Mais, ainsi maître d’un savoir dont les ingénieuses ressources (métis) dépassent toute espérance, il peut prendre ensuite la route du mal comme du bien.
Qu’il fasse donc dans ce savoir une part aux lois de son pays et à la justice des dieux, à laquelle il a juré foi !
Il montera alors très haut au-dessus de sa cité, tandis qu’il s’exclut de cette cité le jour où Il laisse le crime le contaminer par bravade.
Ah ! Qu’il n’ait plus de place alors à mon foyer ni parmi mes amis, si c’est là comme il se comporte ! »
                                        SOPHOCLE (549-406 av.JC) dans « ANTIGONE »
   



        Ce passage a été énormément commenté par des hellénistes tout autant que par des philosophes, et cela pour, au moins deux raisons:
1) Il semble assez décalé par rapport à l’action. On vient d’apprendre que l’interdit du roi Créon vient d’être violé et le choeur qui représente cette parole impersonnelle mais pas pour autant neutre, souvent composé de vieillards qui se rallient au point de vue de la tradition, des forces conservatrices, soumises aux lois, déclame cette étrange tirade dont on ne sait pas vraiment en fait si elle constitue un éloge de l’être humain ou un blâme. Gilberte Bonnet, spécialiste de grec ancien montre à quel point ce passage est incompréhensible si on s’obstine à n’y voir qu’une louange de  l’esprit d’inventivité de l’Homme. C’est plutôt à sa démesure, à ce que l’on appelle en grec l’hybris qu’il faut rapporter le contenu de ce « chant » qui n’est pas du tout favorable non plus à l’action d’Antigone. Sophocle n’exprime pas ici ce qu’il pense, mais plutôt cette sorte de sagesse prudente de l’opinion qui suit toujours les usages de la traduction. Quoi d’étonnant à ce que l’on ose braver les ordres du roi puisque l’Homme est cet être insaisissable, capable du meilleur comme du pire.

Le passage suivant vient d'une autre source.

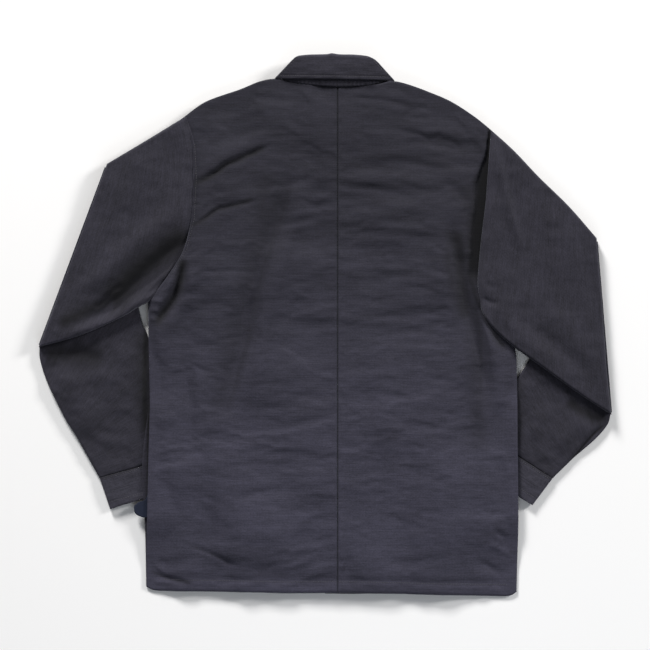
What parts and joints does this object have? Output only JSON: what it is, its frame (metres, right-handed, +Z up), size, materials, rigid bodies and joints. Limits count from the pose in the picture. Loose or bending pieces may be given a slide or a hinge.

2) Ce passage est donc connu et souvent baptisé « hymne ou ode à l’homme » alors même que son sens est extrêmement ambigu et la traduction proposé ici par Paul Mazon est contestable car lorsque on regarde dans un dictionnaire le sens de « Deinos », on s’aperçoit que ce terme ne désigne pas du tout une merveille, mais au contraire ce qui provoque la terreur, l’effroi, de telle sorte que le premier vers pourrait de devrait plutôt se traduire ainsi: « il est bien des choses terribles en ce monde mais il n’ en est aucune qui le soit autant que l’Homme.» On comprend mieux ainsi à la fois le sens du poème dans son entier et sa position dans la pièce. Antigone agit de façon aussi dangereuse que l’être humain. Son acte manifeste une prise d’initiative orgueilleuse, impudente et porteuse du germe de la discorde et de la violence.